> **Directions**: Search the entries for the word "shown" and pull out each line that has it.

---------- Extracted data

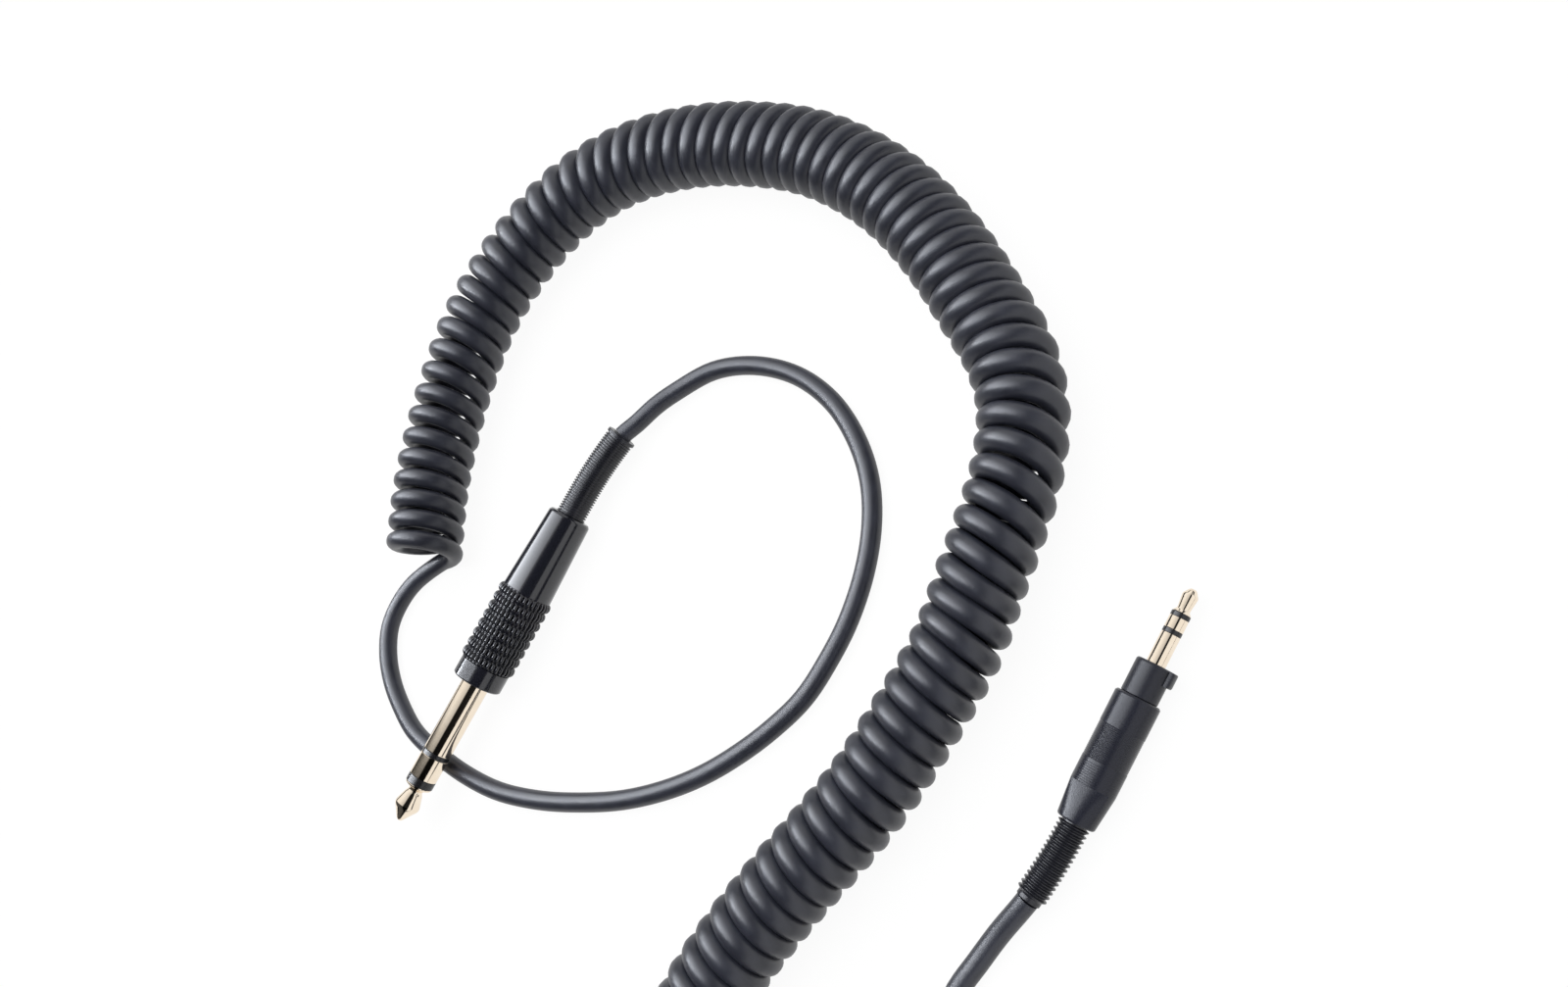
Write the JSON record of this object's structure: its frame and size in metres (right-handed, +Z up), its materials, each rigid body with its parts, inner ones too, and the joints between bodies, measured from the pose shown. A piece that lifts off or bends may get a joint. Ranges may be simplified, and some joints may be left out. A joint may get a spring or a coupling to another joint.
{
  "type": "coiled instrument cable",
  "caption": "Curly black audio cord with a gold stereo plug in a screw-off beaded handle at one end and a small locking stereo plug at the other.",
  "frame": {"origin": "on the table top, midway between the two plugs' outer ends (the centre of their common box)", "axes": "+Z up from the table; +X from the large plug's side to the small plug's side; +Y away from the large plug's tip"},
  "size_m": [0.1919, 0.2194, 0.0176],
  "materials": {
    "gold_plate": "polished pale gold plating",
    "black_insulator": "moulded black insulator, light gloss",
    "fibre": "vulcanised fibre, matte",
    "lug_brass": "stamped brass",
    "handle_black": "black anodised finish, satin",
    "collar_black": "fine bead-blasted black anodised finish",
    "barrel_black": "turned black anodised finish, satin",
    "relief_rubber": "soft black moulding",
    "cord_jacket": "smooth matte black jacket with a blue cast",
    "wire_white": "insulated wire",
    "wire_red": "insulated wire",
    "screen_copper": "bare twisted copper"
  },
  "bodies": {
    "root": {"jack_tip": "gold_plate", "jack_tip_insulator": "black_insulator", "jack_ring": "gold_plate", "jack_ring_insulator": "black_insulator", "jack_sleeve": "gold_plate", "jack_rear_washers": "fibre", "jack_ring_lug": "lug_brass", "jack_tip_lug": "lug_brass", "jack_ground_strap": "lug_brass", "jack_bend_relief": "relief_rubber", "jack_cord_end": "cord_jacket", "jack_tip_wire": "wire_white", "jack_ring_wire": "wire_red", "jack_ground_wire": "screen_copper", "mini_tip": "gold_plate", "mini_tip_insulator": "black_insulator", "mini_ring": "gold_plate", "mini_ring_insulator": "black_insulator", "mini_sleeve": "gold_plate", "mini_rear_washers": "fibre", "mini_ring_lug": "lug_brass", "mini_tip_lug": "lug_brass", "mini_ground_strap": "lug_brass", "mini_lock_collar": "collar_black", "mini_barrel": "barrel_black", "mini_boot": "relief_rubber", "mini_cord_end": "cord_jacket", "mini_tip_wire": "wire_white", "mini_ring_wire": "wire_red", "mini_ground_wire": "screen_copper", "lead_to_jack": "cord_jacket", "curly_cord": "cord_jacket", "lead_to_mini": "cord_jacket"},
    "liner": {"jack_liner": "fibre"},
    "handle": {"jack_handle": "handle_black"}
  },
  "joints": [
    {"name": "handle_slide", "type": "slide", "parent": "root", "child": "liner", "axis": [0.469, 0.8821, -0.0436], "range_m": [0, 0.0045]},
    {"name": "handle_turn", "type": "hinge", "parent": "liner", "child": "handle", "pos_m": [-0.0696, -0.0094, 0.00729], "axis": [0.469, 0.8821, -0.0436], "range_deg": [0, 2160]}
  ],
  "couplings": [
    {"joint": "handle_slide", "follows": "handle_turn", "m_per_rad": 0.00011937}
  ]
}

--------------------
---------- Extracted data

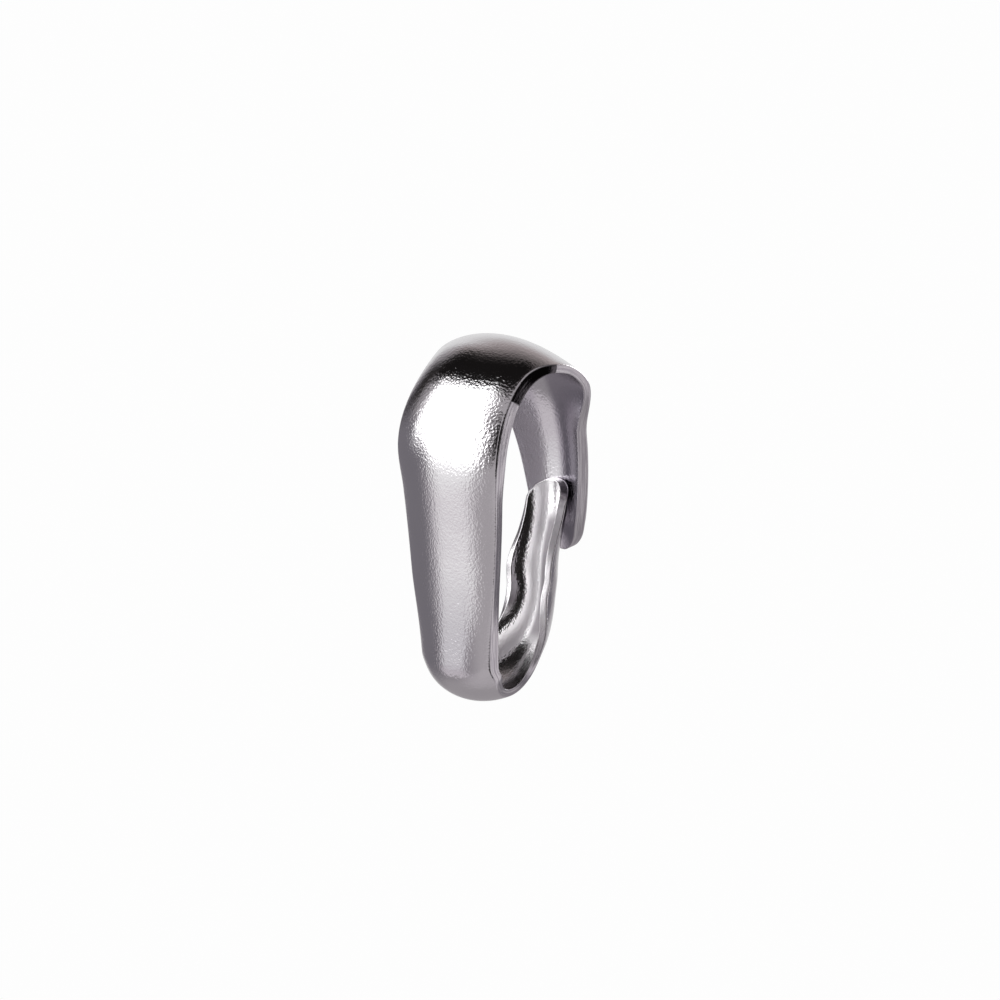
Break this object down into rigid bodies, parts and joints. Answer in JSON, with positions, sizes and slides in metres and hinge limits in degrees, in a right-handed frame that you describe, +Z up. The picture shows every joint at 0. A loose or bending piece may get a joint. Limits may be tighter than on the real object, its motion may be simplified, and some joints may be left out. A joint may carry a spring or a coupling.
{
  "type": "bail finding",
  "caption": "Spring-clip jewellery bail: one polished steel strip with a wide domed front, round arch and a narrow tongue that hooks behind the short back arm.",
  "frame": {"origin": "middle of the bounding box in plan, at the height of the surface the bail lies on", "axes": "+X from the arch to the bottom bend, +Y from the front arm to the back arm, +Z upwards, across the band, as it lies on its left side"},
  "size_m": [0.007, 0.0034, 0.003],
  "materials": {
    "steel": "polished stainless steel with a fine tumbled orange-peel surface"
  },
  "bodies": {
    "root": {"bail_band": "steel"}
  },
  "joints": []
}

--------------------
---------- Extracted data

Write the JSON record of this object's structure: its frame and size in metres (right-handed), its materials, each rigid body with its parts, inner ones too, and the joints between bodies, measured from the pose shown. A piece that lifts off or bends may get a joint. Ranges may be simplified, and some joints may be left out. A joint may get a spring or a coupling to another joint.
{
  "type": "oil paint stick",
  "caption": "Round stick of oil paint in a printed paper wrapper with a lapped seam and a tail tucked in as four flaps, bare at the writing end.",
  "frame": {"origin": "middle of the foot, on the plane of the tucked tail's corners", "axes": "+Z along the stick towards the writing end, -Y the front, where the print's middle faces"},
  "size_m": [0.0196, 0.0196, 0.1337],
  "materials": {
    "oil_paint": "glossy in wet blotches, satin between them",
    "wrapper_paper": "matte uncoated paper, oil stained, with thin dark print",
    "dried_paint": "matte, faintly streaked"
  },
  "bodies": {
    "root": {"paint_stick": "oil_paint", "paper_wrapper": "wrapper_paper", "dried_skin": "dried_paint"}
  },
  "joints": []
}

--------------------

> **Solution to this exercise**:
Write the JSON record of this object's structure: its frame and size in metres (right-handed, +Z up), its materials, each rigid body with its parts, inner ones too, and the joints between bodies, measured from the pose shown. A piece that lifts off or bends may get a joint. Ranges may be simplified, and some joints may be left out. A joint may get a spring or a coupling to another joint.
Write the JSON record of this object's structure: its frame and size in metres (right-handed), its materials, each rigid body with its parts, inner ones too, and the joints between bodies, measured from the pose shown. A piece that lifts off or bends may get a joint. Ranges may be simplified, and some joints may be left out. A joint may get a spring or a coupling to another joint.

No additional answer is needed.